A senior attorney for the Trump Organization has acknowledged sending an email to Russian President Vladimir Putin's personal spokesman during the 2016 presidential campaign about a possible real estate project in Moscow.
Michael Cohen said in a two-page statement provided to congressional investigators on Monday that he sent the email to Dmitry Peskov in January 2016 to seek his help securing government approval for a proposed Trump Tower in the Russian capital.
Cohen said the proposal was "not related in any way" to Trump's presidential campaign, and that the decision to abandon it was based solely on business grounds. Still, the interaction shows that the Trump Organization was seeking help from senior Russian officials about business deals at the same time that Trump was running for president.
In his statement, a copy of which was obtained by NPR, Cohen said he received a proposal for a luxury hotel, office and residential condominium in Moscow in September 2015. He said he began working on the potential business case for the new building.
The project stalled, and Cohen said another Trump business associate, Felix Sater, suggested that he reach out to Peskov since the proposal "would require approvals within the Russian government that had not been issued."
So Cohen said he sent the email in mid-January 2016. Peskov never replied, Cohen said, and the real estate project never received the Russian government's green light. By the end of January, Cohen said, he decided to scrap the project "based on my business determinations."
"I did not ask or brief Mr. Trump, or any of his family, before I made the decision to terminate further work on the proposal," Cohen said.
The Washington Post first reported on Cohen's email to Peskov and the Trump attorney's statement to Congress. The New York Times, meanwhile, reported Monday that Sater had boasted about a possible real estate deal in Moscow and how it would help Trump win the White House.
"Our boy can become president of the USA and we can engineer it," Sater wrote in an email to Cohen, according to the Times. "I will get all of Putin's team to buy in on this, I will manage this process."

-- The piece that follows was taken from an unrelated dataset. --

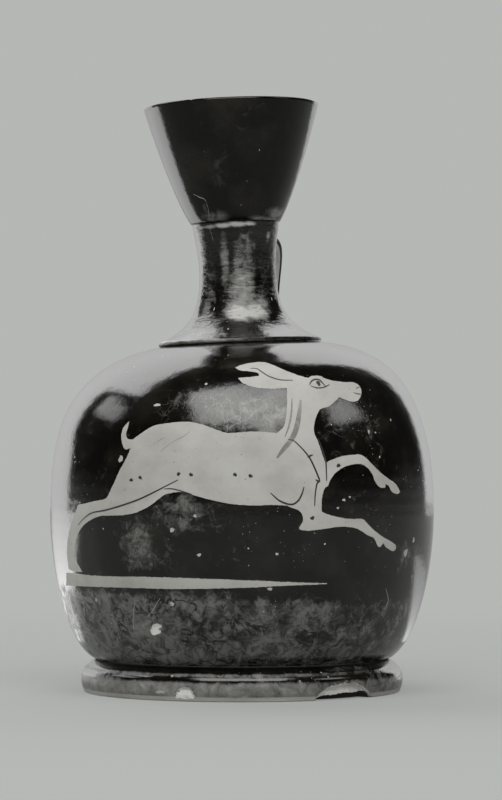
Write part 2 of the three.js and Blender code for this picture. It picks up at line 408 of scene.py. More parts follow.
# A gloss with turning marks of a depth, which break up its haze, and soft or firm edges of the haze
def makeGloss(name, look, ior, turning=0.0, softness=0.0):
    material, tree, place = newMaterial(name)
    brown = rangeNode(tree, noiseNode(tree, place, look["brownScale"], 6.0, 0.6), *look["brownRange"])
    fine = times(tree, noiseNode(tree, place, look["fineScale"], 8.0, 0.68, 0.8), look["fineShare"])
    cloud = times(tree, noiseNode(tree, place, look["cloudScale"], 4.0, 0.6), look["cloudShare"])
    mottle = mathNode(tree, "ADD", fine, cloud)
    if turning:
        marks = turningNode(tree, place, look)
        streaks = times(tree, mathNode(tree, "SUBTRACT", marks, 0.5), look["streaks"] * min(turning, 1.0))
        mottle = mathNode(tree, "ADD", mottle, markNode(tree, "wear", "MULTIPLY", streaks))
    worn = markNode(tree, "wear", "ADD", mottle)
    haze, lime = (rangeNode(tree, worn, look[name][0], look[name][1] + softness)
                  for name in ("hazeRange", "limeRange"))
    cracks = markNode(tree, "cracks", "MULTIPLY", netNode(tree, place, look))
    thick = lineNode(tree, place, look["rootScale"], 4.0, 0.9, look["rootWidth"])
    thin = lineNode(tree, place, look["veinScale"], 3.0, 1.2, look["veinWidth"])
    thin = times(tree, thin, look["veinShare"])
    patches = rangeNode(tree, noiseNode(tree, place, look["rootPatches"], 2.0), *look["patchRange"])
    lines = times(tree, mathNode(tree, "MAXIMUM", thick, thin), patches)
    roots = markNode(tree, "roots", "MULTIPLY", lines)
    pit = pitNode(tree, place, look)
    colour = look["black"]
    for amount, tone in ((brown, "brown"), (haze, "haze"), (lime, "lime"), (cracks, "lime"), (roots, "black"),
                         (pit, "bare")):
        colour = mixNode(tree, amount, colour, look[tone])
    roughness = rangeNode(tree, mathNode(tree, "MAXIMUM", haze, pit), 0.0, 1.0, *look["roughness"])
    crackle = noiseNode(tree, place, look["crackleScale"], 6.0, 0.62, 1.2)
    height = mathNode(tree, "ADD", times(tree, pit, look["pitDepth"]), crackle)
    if turning:
        firm = rangeNode(tree, noiseNode(tree, place, look["turningPatches"], 3.0), *look["turningRange"],
                         look["turningLeast"] * turning, turning)
        height = mathNode(tree, "ADD", height, times(tree, marks, firm))
    return shownBy(material, addNode(tree, "BsdfPrincipled", {
        "IOR": ior, "Base Color": colour, "Roughness": roughness,
        "Normal": bumpNode(tree, height, *look["bump"])}))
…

Trump and his close associates have tried to distance themselves from Sater, who has something of a checkered past. Born in Russia, he later immigrated to the United States and became a real estate developer. He served time in prison for stabbing a man in the face with the stem of a margarita glass, and later pleaded guilty to stock fraud case linked to the Russian mafia.
In his statement for the House Intelligence Committee, Cohen played down Sater's business claims.
"Mr. Sater, on occasion, made claims about aspects of the proposal, as well as his ability to bring the proposal to fruition," Cohen said. "Over the course of my business dealings with Mr. Sater, he has sometimes used colorful language and has been prone to 'salesmanship.'"
Cohen said he did not keep others within the Trump Organization apprised of his communications with Sater, and that he rejected Sater's suggestion that Cohen travel to Moscow. In fact, Cohen said, no Trump Organization representative traveled to Russia for the proposal.
As for Trump himself, Cohen said, he "was never in contact with anyone about this proposal other than me on three occasions, including signing a non-binding letter of intent in 2015."